Another aid ship set to sail for Gaza

Cyprus is first stop, group says

June 22, 2010|Zeina Karam, Associated Press

BEIRUT — Another blockade-busting ship with activists and aid on board could embark within days on a new attempt to reach Gaza after Lebanese authorities granted permission yesterday for it to sail first to Cyprus.

Israeli navy commandos raided a blockade-busting international flotilla bound for Gaza on May 31, killing nine pro-Palestinian activists. An international outcry over the raid pressured Israel to ease its three-year-old blockade of the territory.

“We have been granted permission to go to Cyprus, and we are now in the process of making final preparations,’’ said Yasser Kashlak, a 39-year-old Syrian of Palestinian origin who heads the group organizing the trip, the Free Palestine Movement. He said the ship will sail in the next few days, but did not give an exact departure date because of security concerns.

The new challenge to the blockade is occurring just days after Israel eased its three-year land blockade on all but humanitarian goods for Gaza. Israel said Sunday that it will now allow in everything except weapons or other items deemed to have a military use.

Israel imposed the blockade after Hamas militants overran Gaza in 2007. But the blockade did not achieve Israel’s aims of keeping weapons out of the territory, pressuring Gazans to turn on their Hamas rulers, or winning the release of an Israeli soldier held by Hamas-linked militants for four years.

Lebanon’s transport minister, Ghazi Aridi, said the ship is now docked at the northern Lebanese port of Tripoli and can set sail once it is cleared by port authorities there. He said it would be allowed to sail to the Mediterranean island of Cyprus and not directly to Gaza because Lebanon and Israel are technically in a state of war, and Lebanon views Gaza as Israeli-controlled.

The Cypriot government last month banned any vessel setting sail to Gaza from Cypriot shores. But the activists could skirt the ban by sailing to a port in the breakaway Turkish Cypriot north of the island, outside the effective control of the internationally recognized, Greek Cypriot-dominated government in the south.

Turkey was the unofficial sponsor of the flotilla in May, and all of those killed in the clash were Turkish.

In Cyprus, Stefanos Stefanou, government spokesman, said authorities have not received official word that a Gaza-bound ship is planning to sail from Lebanon and the organizers did not say which port in Cyprus to which they planned to sail.

Israel says that even though it has eased its land blockade of Gaza, it maintains a naval blockade and will not allow any ships to dock there for fear they could bring weapons to Hamas.

In a separate development yesterday, a Jerusalem planning body approved a plan to raze 22 Palestinian homes in East Jerusalem to make room for an Israeli tourist center, a decision that could raise tensions in the divided city and deepen the conflict with the Obama administration.

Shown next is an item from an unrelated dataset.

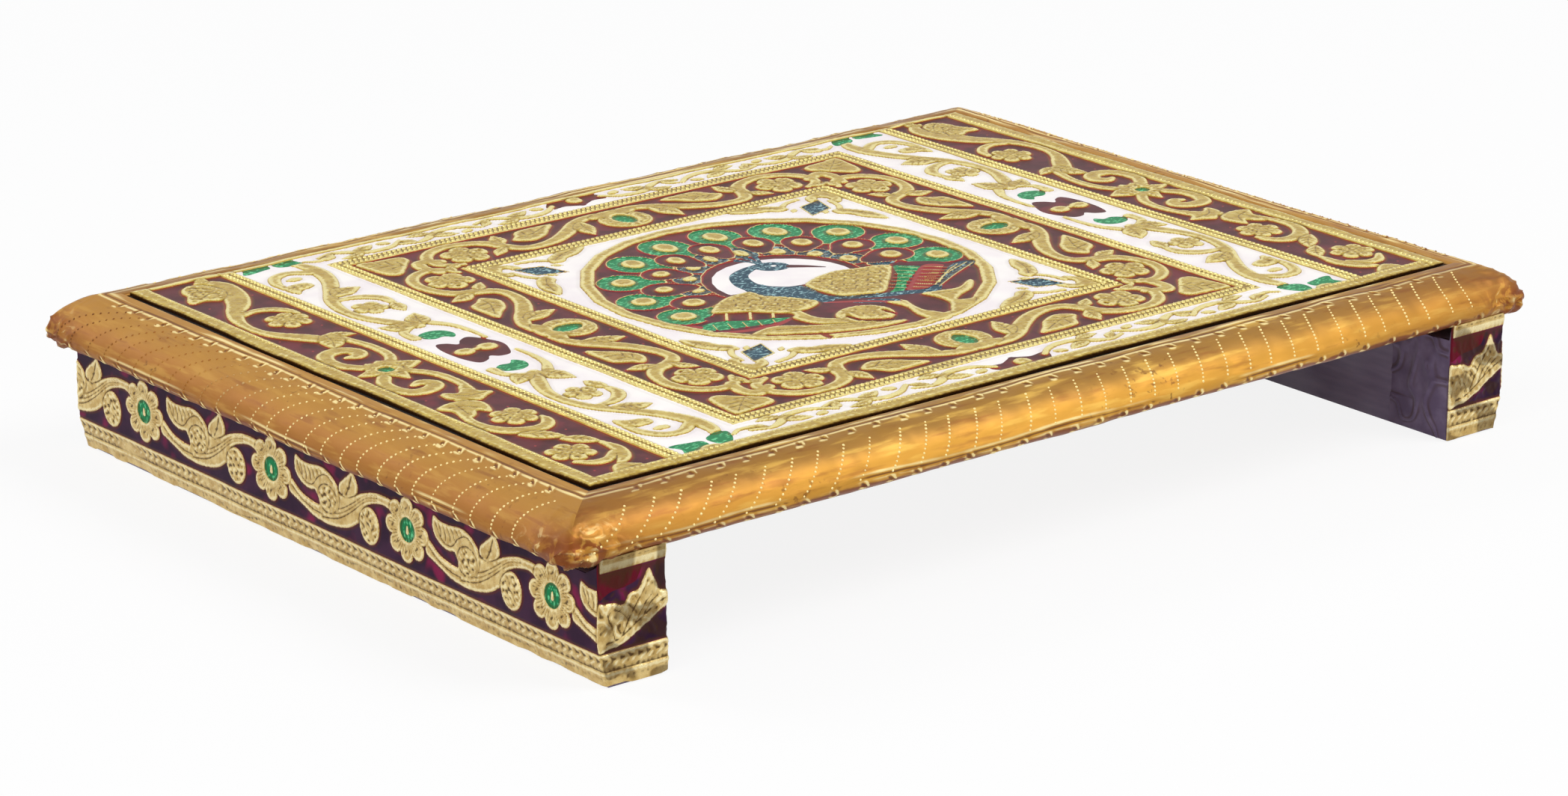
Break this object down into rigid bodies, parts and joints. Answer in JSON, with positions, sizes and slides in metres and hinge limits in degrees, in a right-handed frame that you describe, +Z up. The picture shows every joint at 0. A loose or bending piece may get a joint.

In March, Prime Minister Benjamin Netanyahu had pressured Jerusalem’s mayor, Nir Barkat, to hold up the plan so authorities could consult with Palestinians who would lose their homes — a delay that appeared to be aimed at fending off criticism from the United States.

Final approval, which would require an Interior Ministry green light, could take months.

In Washington, State Department spokesman P.J. Crowley voiced concern. “This would appear to be the kind of action that undermines trust and potentially incites emotions and adds to the risk of violence,’’ he said.